The Americans, Andy Tai Ngoc Huynh and Alexander Drueke, are both from Alabama.
"We are limited in terms of what we know at the moment," Price said. "We're closely monitoring the situation we are in contact with Ukrainian authorities, as well as with the International Committee of the Red Cross, and the families of the two reported missing U.S. citizens."
The department has not "seen anything from the Russians indicating that two such individuals are in their custody," Price said.
"If the Russians were to claim that they had such individuals, I assume we would pursue that.
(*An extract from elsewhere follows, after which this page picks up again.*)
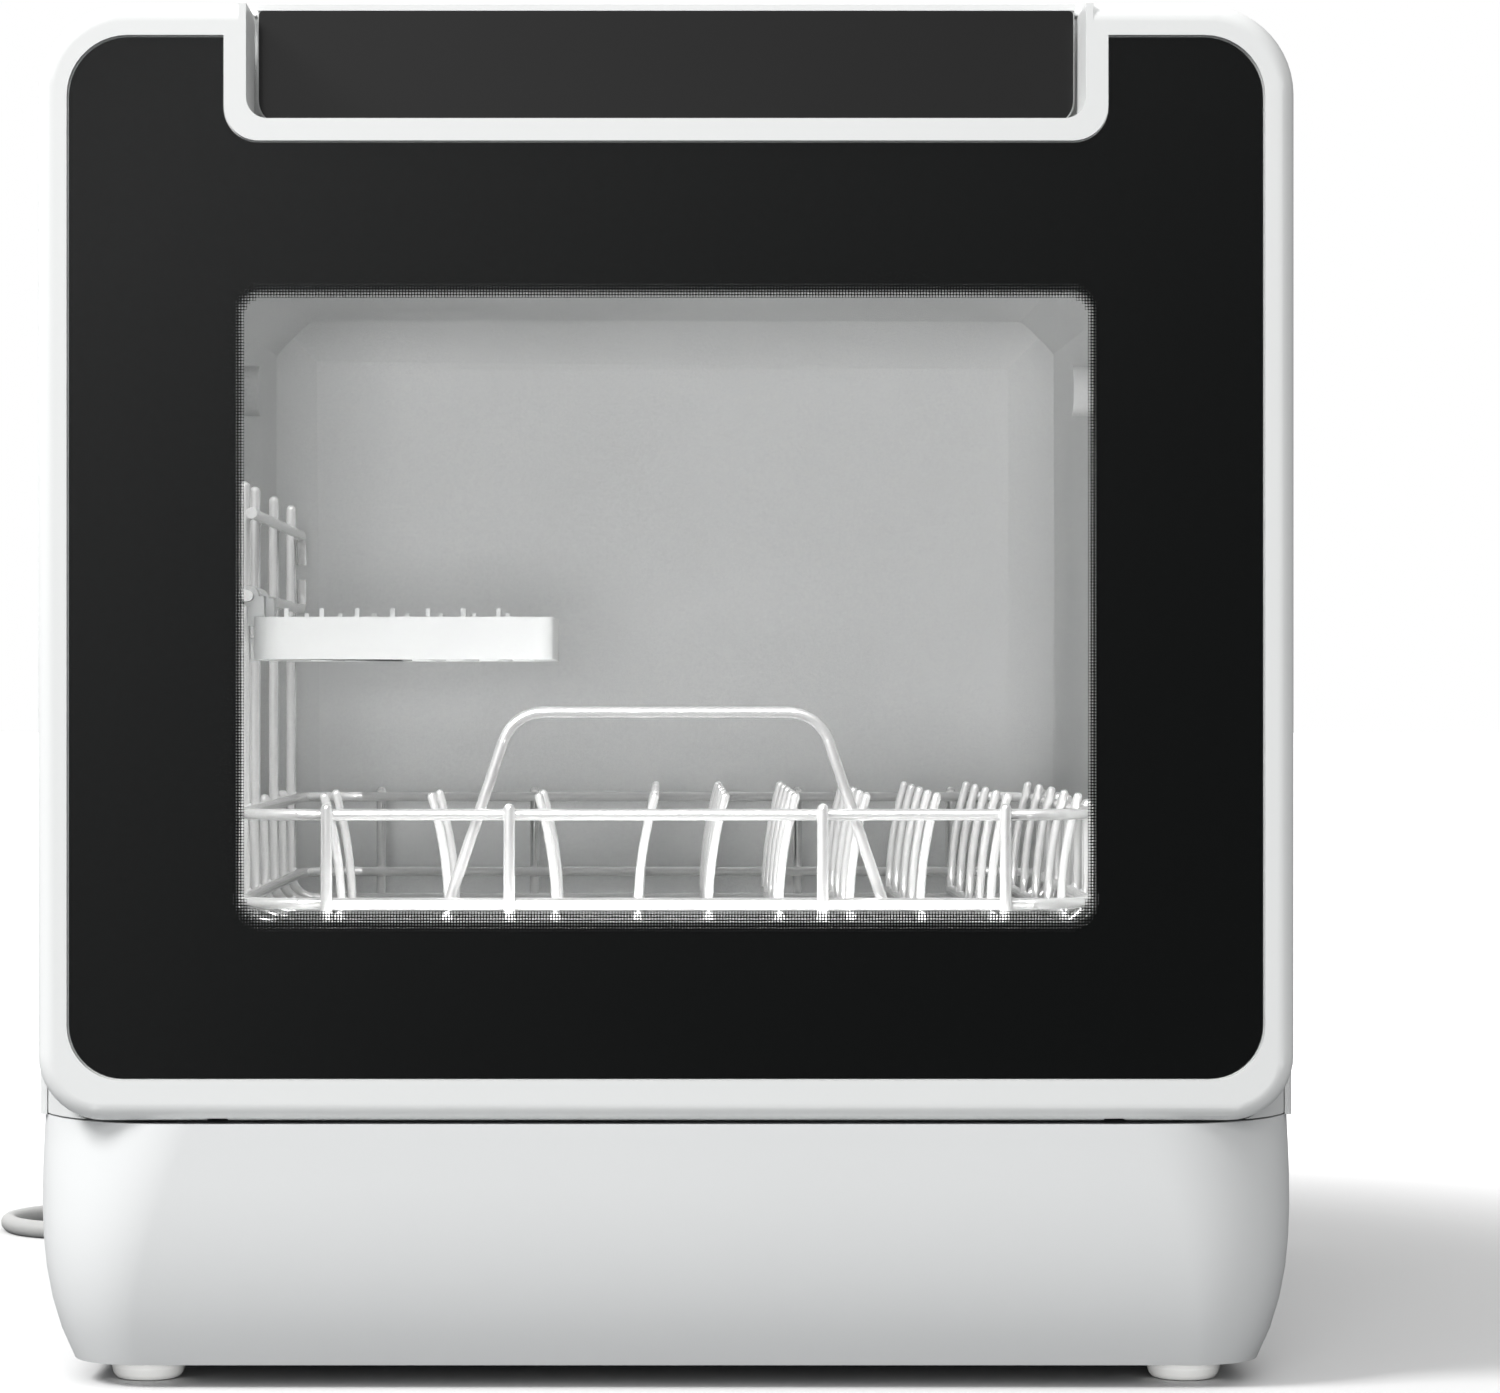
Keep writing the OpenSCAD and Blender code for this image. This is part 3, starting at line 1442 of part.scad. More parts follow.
module basket_tines() {
  color("silver") {
    for (i = [0:plate_cols - 1]) {
      x = plate_x + i * tine_pitch;
      rod(
        at(x, cross_d(0) - 2, tine_base_z), at(x, cross_d(cross_n - 1) + 2, tine_base_z), tine_base_d
      );
      for (k = [0:plate_rows - 1]) tine(x, basket_front_d + tine_first + k * tine_step, 1);
    }
    for (x = bowl_x) {
      rod(at(x, cross_d(0) - 2, tine_base_z), at(x, cross_d(2) + 2, tine_base_z), tine_base_d);
      for (k = [0:bowl_rows - 1]) tine(x, basket_front_d + tine_first + k * tine_step, -1);
    }
  }
}

module basket_handle() {
  d = rim_front_d + wire_d + 0.05;
  z = rim_low_z + handle_h;
  color("silver") {
    bent_wire([
      at(-handle_low_w / 2, d, rim_low_z - 1), at(-handle_top_w / 2, d, z),
      at(handle_top_w / 2, d, z), at(handle_low_w / 2, d, rim_low_z - 1)
    ], handle_r, wire_d);
  }
}

// ---------------------------------------------------------------- rack and shelf

rack_x = side_x - cross_over;
rack_top_z = rim_high_z + rack_h;
rack_wire_z = rack_top_z - rack_top;
hinge_wire_z = rim_high_z + rack_mid;
hinge_wire_front = cross_d(0) + 12;
hinge_wire_back = cross_d(cross_n - 1) + 12;

module side_rack() {
  color("silver") {
    for (i = rack_at) {
      rod(at(-side_x, cross_d(i), tip_z - wire_d / 2), at(-side_x, cross_d(i), rack_top_z - wire_d / 2), wire_d);
      translate(at(-side_x, cross_d(i), rack_top_z - wire_d / 2)) sphere(d = wire_d + bend_less);
    }
    bent_wire([
      at(-rack_x, cross_d(1) - 12, rack_wire_z), at(-rack_x, hinge_wire_back, rack_wire_z),
      at(-rack_x, hinge_wire_back, rack_wire_z - 12)
    ], 6, wire_d);
    bent_wire([
      at(-rack_x, hinge_wire_front, hinge_wire_z), at(-rack_x, hinge_wire_back, hinge_wire_z),
      at(-rack_x, hinge_wire_back, hinge_wire_z + 12)
    ], 6, wire_d);
  }
}

clip_w = 8;
clip_wall = 1.6;
clip_gap = 0.08;
clip_d = [cross_d(1) - cross_pitch / 2, cross_d(2) - cross_pitch / 2];
shelf_top = hinge_wire_z - shelf_drop;
shelf_low = shelf_top - shelf_t;
shelf_x = -side_x + wire_d / 2 + shelf_gap;
shelf_d = cross_d(0) + 6;
slat_w = 3;
clip_r = wire_d / 2 + clip_gap + clip_wall;

// Open frame with slats, a comb of teeth along its front and its back, and two clips on the wire
module cup_shelf() {
  inner_w = shelf_w - 2 * shelf_wall;
  inner_l = shelf_l - 2 * shelf_wall;
  teeth = floor((shelf_w - 30) / comb_pitch);
  color("white") difference() {
    union() {
      plan() translate([shelf_x + shelf_w / 2, shelf_d, shelf_low]) difference() {
        linear_extrude(shelf_t) round_outline(shelf_w, shelf_l, 5, 5);
        translate([0, shelf_wall, 3]) linear_extrude(shelf_t) round_outline(inner_w, inner_l, 3, 3);
        for (i = [0:teeth]) translate([
          -shelf_w / 2 + 14 + i * comb_pitch, shelf_wall + 6, -over
        ]) cube([comb_pitch - slat_w, inner_l - 12, shelf_t]);
      }
      for (i = [0:teeth], d = [shelf_d + 1, shelf_d + shelf_l - 3]) plan() translate([
        shelf_x + 14 - slat_w + i * comb_pitch, d, shelf_top - over
      ]) cube([1.6, 2, comb_h + over]);
      for (d = clip_d) face() translate([-rack_x, hinge_wire_z, d - clip_w / 2]) difference() {
        union() {
          cylinder(h = clip_w, r = clip_r);
          translate([0, -shelf_drop - 3, 0]) cube([clip_r + 2, shelf_drop + 3, clip_w]);
        }
        translate([0, 0, -over]) cylinder(h = clip_w + 2 * over, r = wire_d / 2 + clip_gap);
        translate([-clip_r - over, 0.4, -over]) rotate([0, 0, 20]) cube([clip_r + 1, clip_r, clip_w + 2 * over]);
      }
      for (i = [1, 2]) plan() block(
        [-side_x + wire_d / 2 + fit, cross_d(i) - 3, shelf_low],
        [shelf_x + 1, cross_d(i) + 3, shelf_low + 8]
      );
    }
    rod(at(-rack_x, shelf_d - 5, hinge_wire_z), at(-rack_x, shelf_d + shelf_l, hinge_wire_z), wire_d + 2 * clip_gap);
  }
}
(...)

If we had reason to believe -- credible reasons to believe -- that these individuals were in Russian custody, we would pursue that as appropriate," Price continued.
Price was asked whether the department was tracking any other cases of Americans purportedly captured on the battlefield, and he said the department was aware of reports about "one additional American whose whereabouts are unknown.”
"Similarly, our understanding was that this individual had traveled to Ukraine to take up arms," Price said. He said the person was identified as missing "in recent weeks" and that the State Department was also in contact with their family.
Alabama Rep. Terri Sewell said that Drueke’s mother reached out to her office after losing contact with him. Sewell is helping the family locate him. Alabama Rep. Robert Aderholt said his office is helping in the search for Huynh after his family reached out to the congressman's office this week.